From followers to communities: Where is betting acquisition heading next?
Perhaps the most significant shift happening underneath all of this is the move from public broadcasting to community-led acquisition.
Increasingly, betting influence doesn’t happen in open social feeds alone. It happens in private or semi-private ecosystems: Telegram channels, Discord communities, subscriber groups and livestream chats.
These spaces are valuable because they create stronger engagement loops. Communities feel exclusive, interactive and loyalty-driven in ways traditional affiliate funnels rarely achieve.
The future affiliate may not look like a traditional affiliate at all
For affiliates, that offers major upside. Community-led models can increase retention, encourage repeat engagement and create deeper relationships with audiences.
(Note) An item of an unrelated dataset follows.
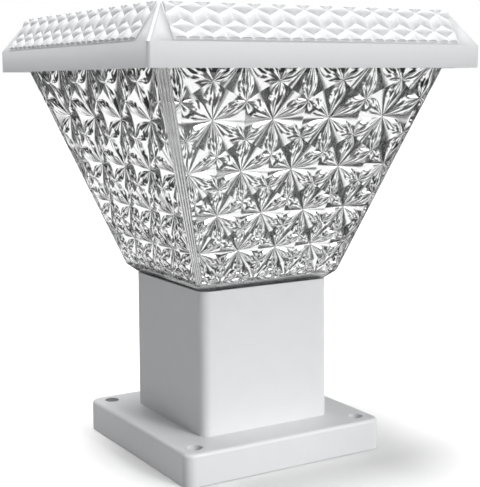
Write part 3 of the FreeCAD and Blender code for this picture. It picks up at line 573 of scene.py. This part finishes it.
def lower_slabs(bm):
    """Brings the slab on every slope down by the quilt's drop."""
    for vert in bm.verts:
        for quarter in range(4):
            u, v, h = slope.local(vert.co, quarter)
            if SLAB_STEP - 0.01 < h < CAD_QUILT_FOOT + CAD_QUILT_RISE and abs(u) < SLAB_HALF + 0.1:
                vert.co = slope.point(u, v, h - QUILT_DROP, quarter)
                break


def add_lip(bm, quarter):
    """Closes the gap under a slab's lower edge with an upright strip and two ends."""
    ends = []
    for u in (-SLAB_HALF, SLAB_HALF):
        foot = slope.point(u, 0, 0, quarter) - Vector((0, 0, LIP_DROP * MM))
        edge = slope.point(u, SLAB_FOOT, slab_level, quarter)
        heel = slope.point(u, SLAB_FOOT, 0, quarter)
        ends.append([bm.verts.new(p) for p in (foot, edge, heel)])
    (foot, edge, heel), (far_foot, far_edge, far_heel) = ends
    bm.faces.new((foot, far_foot, far_edge, edge))
    bm.faces.new((foot, edge, heel))
    bm.faces.new((far_foot, far_heel, far_edge))


quilt_outline = rectangle(QUILT_HALF, QUILT_START, slope_length - QUILT_MARGIN)
quilt_rows = [(QUILT_FIRST + k * QUILT_ROW, QUILT_PITCH) for k in range(-2, 3)]
quilt = relief_faces(pillows(quilt_rows), quilt_outline, slab_level)
quilt.append((False, [[(u, v, slab_level) for u, v in rectangle(QUILT_HALF, QUILT_MARGIN, QUILT_START)]]))
roof_bm = cad_copy("roof_cover", quilt_face)
lower_slabs(roof_bm)
for quarter in range(4):
    add_relief(roof_bm, slope, quilt, quarter)
    add_lip(roof_bm, quarter)
finished(roof_bm, "roof_cover_moulded", "roof_cover", [MATERIALS["white_plastic"]])

# Shade: leaf-petalled stars on its four faces and reeding on its corner bands.
wall = Panel(SHOULDER_HALF, SHOULDER_Z, 1.0, -SHADE_TAPER)
lean = math.hypot(1, SHADE_TAPER)


def shade_half(z):
    return SHOULDER_HALF + (z - SHOULDER_Z) * SHADE_TAPER


def band_leg(z):
    """How far the corner band cuts back each side of the shade."""
    return BAND_LEG_LOW + (BAND_LEG_HIGH - BAND_LEG_LOW) * (z - SHOULDER_Z) / BAND_HEIGHT


low_half = SHOULDER_HALF - band_leg(SHOULDER_Z)
high_half = shade_half(SHADE_RIM_Z) - band_leg(SHADE_RIM_Z)
wall_height = (SHADE_RIM_Z - SHOULDER_Z) * lean
shade_outline = [(-low_half, 0.0), (low_half, 0.0), (high_half, wall_height), (-high_half, wall_height)]


def star_rows():
    """Rows of stars as (v, pitch), from above the rim to below the shoulder."""
    rows = []
    half = shade_half(STAR_ROWS_TOP_Z) / STAR_ROW_RATIO ** 2
    while not rows or rows[-1][0] > STAR_ROWS_END:
        rows.append(((half - SHOULDER_HALF) / SHADE_TAPER * lean, STAR_SPAN * half))
        half *= STAR_ROW_RATIO
    return rows


def shade_face(face):
    """Whether a CAD face is part of the star relief or of a corner band."""
    centre = face.calc_center_median()
    for quarter in range(4):
        u, v, h = wall.local(centre, quarter)
        if -STAR_DEPTH - 0.4 < h < NEAR and inside(u, v, shade_outline, 1e-3):
            return True
    x, y, z = (abs(c) / MM for c in centre)
    return SHOULDER_Z < z < SHADE_RIM_Z and abs(x + y - 2 * shade_half(z) + band_leg(z)) < NEAR


def reeded_line(bm, u, v, quarter):
    """The scalloped line across a corner band, from one face of the shade to the next."""
    one = wall.point(u, v, 0.0, quarter)
    two = wall.point(-u, v, 0.0, quarter + 1)
    inward = -Vector((one.x + two.x, one.y + two.y, 0)).normalized() * REED_DEPTH * MM
    count = REEDS * REED_STEPS
    return [bm.verts.new(one.lerp(two, i / count) + inward * abs(math.sin(math.pi * i / REED_STEPS)))
            for i in range(count + 1)]


def add_band(bm, quarter):
    low = reeded_line(bm, low_half, 0.0, quarter)
    high = reeded_line(bm, high_half, wall_height, quarter)
    for i in range(len(low) - 1):
        made = bm.faces.new((low[i], low[i + 1], high[i + 1], high[i]))
        made.smooth = True
        made.material_index = SHADE_SLOTS.index("crystal_band")


SHADE_SLOTS = ["crystal_plastic", "crystal_inner", "crystal_band"]
stars = relief_faces(star_cells(star_rows()), shade_outline, 0.0)
shade_bm = cad_copy("shade", shade_face, SHADE_SLOTS.index("crystal_inner"))
for quarter in range(4):
    add_relief(shade_bm, wall, stars, quarter)
    add_band(shade_bm, quarter)
finished(shade_bm, "shade_cut", "shade", [MATERIALS[slot] for slot in SHADE_SLOTS])


# ---------------------------------------------------------------- setting

# What glossy and clear surfaces see all round: bright soft boxes and dark flags.
STUDIO_SCALE = 4.5
STUDIO_DARK = 0.04
STUDIO_BRIGHT = 1.7
STUDIO_EDGE_LOW = 0.44
STUDIO_EDGE_HIGH = 0.58

FLOOR_HALF = 60.0
FLOOR_Z = -0.0004
FLOOR_BOUNCE = (0.40, 0.40, 0.403)
FLOOR_SEEN = (0.97, 0.97, 0.97)

# Soft light from the world by height, and its strength.
WORLD_STOPS = [(0.0, 0.15), (0.12, 0.2), (0.3, 0.6), (0.6, 1.1), (1.0, 1.1)]
WORLD_STRENGTH = 0.22

BASE_LIGHT_PLACE = Vector((0.30, -1.25, 0.62))
BASE_LIGHT_TARGET = Vector((-0.01, -0.09, -0.02))
BASE_LIGHT_WIDTH = 1.7
BASE_LIGHT_CONE = 9.5
BASE_LIGHT_SOFTNESS = 0.12
BASE_LIGHT_POWER = 52.0

# Camera solved from the photo's edges and corners.
CAMERA_PLACE = (-0.3256, -0.5596, 0.2121)
CAMERA_RIGHT = (0.8593, -0.5114, 0.0)
CAMERA_BACK = (-0.5060, -0.8503, 0.1443)
CAMERA_ROLL = -0.428
CAMERA_LENS = 82.19
CAMERA_SENSOR = 36.0


def studio_light(tree, vector, sign=1.0):
    """Strength of the studio in a direction."""
    turned = tree.nodes.new("ShaderNodeVectorMath")
    turned.operation = "SCALE"
    turned.inputs["Scale"].default_value = sign
    tree.links.new(vector, turned.inputs[0])
    noise = tree.nodes.new("ShaderNodeTexNoise")
    noise.inputs["Scale"].default_value = STUDIO_SCALE
    noise.inputs["Detail"].default_value = 1.0
    link(tree, turned, "Vector", noise, "Vector")
    patches = ramp_of(tree, noise, STUDIO_DARK, STUDIO_BRIGHT)
    patches.interpolation_type = "SMOOTHSTEP"
    patches.inputs["From Min"].default_value = STUDIO_EDGE_LOW
    patches.inputs["From Max"].default_value = STUDIO_EDGE_HIGH
    return patches.outputs["Result"]


def by_ray(tree, soft, studio, seen):
    """One shader for soft light, one for glossy and transmission rays, and one for the camera."""
    path = tree.nodes.new("ShaderNodeLightPath")
    through = tree.nodes.new("ShaderNodeMath")
    through.operation = "MAXIMUM"
    link(tree, path, "Is Transmission Ray", through, 0)
    link(tree, path, "Is Glossy Ray", through, 1)
    inner = tree.nodes.new("ShaderNodeMixShader")
    link(tree, through, 0, inner, "Fac")
    tree.links.new(soft, inner.inputs[1])
    tree.links.new(studio, inner.inputs[2])
    outer = tree.nodes.new("ShaderNodeMixShader")
    link(tree, path, "Is Camera Ray", outer, "Fac")
    link(tree, inner, "Shader", outer, 1)
    tree.links.new(seen, outer.inputs[2])
    return outer.outputs["Shader"]


def floor_material():
    """Pale floor that the camera sees near white, shadow and all, and that throws less light on the lamp."""
    mat, tree, bsdf = new_material("floor_white")
    noise = noise_of(tree, 2.0, 2.0)
    darker = tuple(c * 0.99 for c in FLOOR_BOUNCE)
    tree.links.new(tinted(tree, noise.outputs["Fac"], FLOOR_BOUNCE, darker), bsdf.inputs["Base Color"])
    bsdf.inputs["Roughness"].default_value = 1.0
    bsdf.inputs["Specular IOR Level"].default_value = 0.0
    seen = tree.nodes.new("ShaderNodeBsdfDiffuse")
    seen.inputs["Color"].default_value = (*FLOOR_SEEN, 1)
    geometry = tree.nodes.new("ShaderNodeNewGeometry")
    glow = tree.nodes.new("ShaderNodeEmission")
    tree.links.new(studio_light(tree, geometry.outputs["Incoming"], -1.0), glow.inputs["Strength"])
    shader = by_ray(tree, bsdf.outputs["BSDF"], glow.outputs["Emission"], seen.outputs["BSDF"])
    tree.links.new(shader, tree.nodes["Material Output"].inputs["Surface"])
    return mat


def add_floor():
    mesh = bpy.data.meshes.new("floor")
    corners = [(-1, -1), (1, -1), (1, 1), (-1, 1)]
    mesh.from_pydata([(x * FLOOR_HALF, y * FLOOR_HALF, FLOOR_Z) for x, y in corners], [], [(0, 1, 2, 3)])
    mesh.materials.append(floor_material())
    floor = bpy.data.objects.new("floor", mesh)
    scene.collection.objects.link(floor)


def aimed(name, data, towards):
    """A light whose rays come from a direction."""
    light = bpy.data.objects.new(name, data)
    scene.collection.objects.link(light)
    light.rotation_euler = Vector(towards).to_track_quat("Z", "Y").to_euler()
    return light


def add_sun(name, towards, strength, spread):
    data = bpy.data.lights.new(name, "SUN")
    data.energy = strength
    data.angle = math.radians(spread)
    aimed(name, data, towards)


def add_base_light():
    """A wide, soft spot under the eave, on the base and the foot of the column."""
    data = bpy.data.lights.new("base", "SPOT")
    data.energy = BASE_LIGHT_POWER
    data.spot_size = math.radians(BASE_LIGHT_CONE)
    data.spot_blend = 1.0
    data.shadow_soft_size = BASE_LIGHT_SOFTNESS
    light = aimed("base", data, BASE_LIGHT_PLACE - BASE_LIGHT_TARGET)
    light.location = BASE_LIGHT_PLACE
    light.scale = (BASE_LIGHT_WIDTH, 1.0, 1.0)


def add_world():
    """White for the camera, the studio for glossy and clear surfaces, and soft light for the rest."""
    world = bpy.data.worlds.new("studio")
    scene.world = world
    world.use_nodes = True
    tree = world.node_tree
    tree.nodes.clear()
    seen = tree.nodes.new("ShaderNodeBackground")
    seen.inputs["Color"].default_value = (1, 1, 1, 1)
    seen.inputs["Strength"].default_value = 1.0
    felt = tree.nodes.new("ShaderNodeBackground")
    felt.inputs["Strength"].default_value = WORLD_STRENGTH
    coord = tree.nodes.new("ShaderNodeTexCoord")
    split = tree.nodes.new("ShaderNodeSeparateXYZ")
    link(tree, coord, "Generated", split, "Vector")
    ramp = tree.nodes.new("ShaderNodeValToRGB")
    elements = ramp.color_ramp.elements
    while len(elements) < len(WORLD_STOPS):
        elements.new(0.5)
    for element, (at, level) in zip(elements, WORLD_STOPS):
        element.position = at
        element.color = (level, level, level * 1.01, 1)
    link(tree, split, "Z", ramp, "Fac")
    link(tree, ramp, "Color", felt, "Color")
    sparkle = tree.nodes.new("ShaderNodeBackground")
    tree.links.new(studio_light(tree, coord.outputs["Generated"]), sparkle.inputs["Strength"])
    shader = by_ray(tree, felt.outputs[0], sparkle.outputs[0], seen.outputs[0])
    out = tree.nodes.new("ShaderNodeOutputWorld")
    tree.links.new(shader, out.inputs["Surface"])


def add_camera():
    data = bpy.data.cameras.new("camera")
    data.sensor_width = CAMERA_SENSOR
    data.lens = CAMERA_LENS
    data.clip_start = 0.01
    data.clip_end = 30
    camera = bpy.data.objects.new("camera", data)
    scene.collection.objects.link(camera)
    scene.camera = camera
    right = Vector(CAMERA_RIGHT).normalized()
    back = Vector(CAMERA_BACK).normalized()
    up = back.cross(right).normalized()
    right = up.cross(back).normalized()
    turn = Matrix((right, up, back)).transposed().to_4x4()
    roll = Matrix.Rotation(math.radians(CAMERA_ROLL), 4, "Z")
    camera.matrix_world = Matrix.Translation(CAMERA_PLACE) @ turn @ roll


add_floor()
add_sun("key", towards=(0.42, -0.8, 0.32), strength=1.2, spread=36)
add_sun("overhead", towards=(-0.15, 0.55, 3.36), strength=3.8, spread=30)
add_base_light()
add_world()
add_camera()
scene.view_settings.view_transform = "Standard"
…But they also create more regulatory ambiguity.
Private communities are harder to monitor, disclosures are less visible and moderation standards can vary wildly.
The further betting marketing moves into community spaces, the harder traditional compliance frameworks become to enforce consistently – a topic which is likely to become one of the most important industry conversations over the next few years…
What does the future of sports betting affiliates look like?
Zoom out, and a broader transformation becomes clear.
The future affiliate may not look like a traditional affiliate at all.
They may look more like a creator, media personality, analyst or community operator – someone whose value comes not simply from rankings or traffic volume, but from audience trust and engagement.
And that changes the competitive landscape entirely.
The next generation of top affiliates may look less like traditional marketers and more like creators, broadcasters and community operators. In many cases, they already do.
But with that shift comes greater scrutiny. The closer betting marketing moves toward entertainment and personality-driven media, the harder it becomes to separate influence from responsibility.
That tension may end up defining the next era of sports betting acquisition.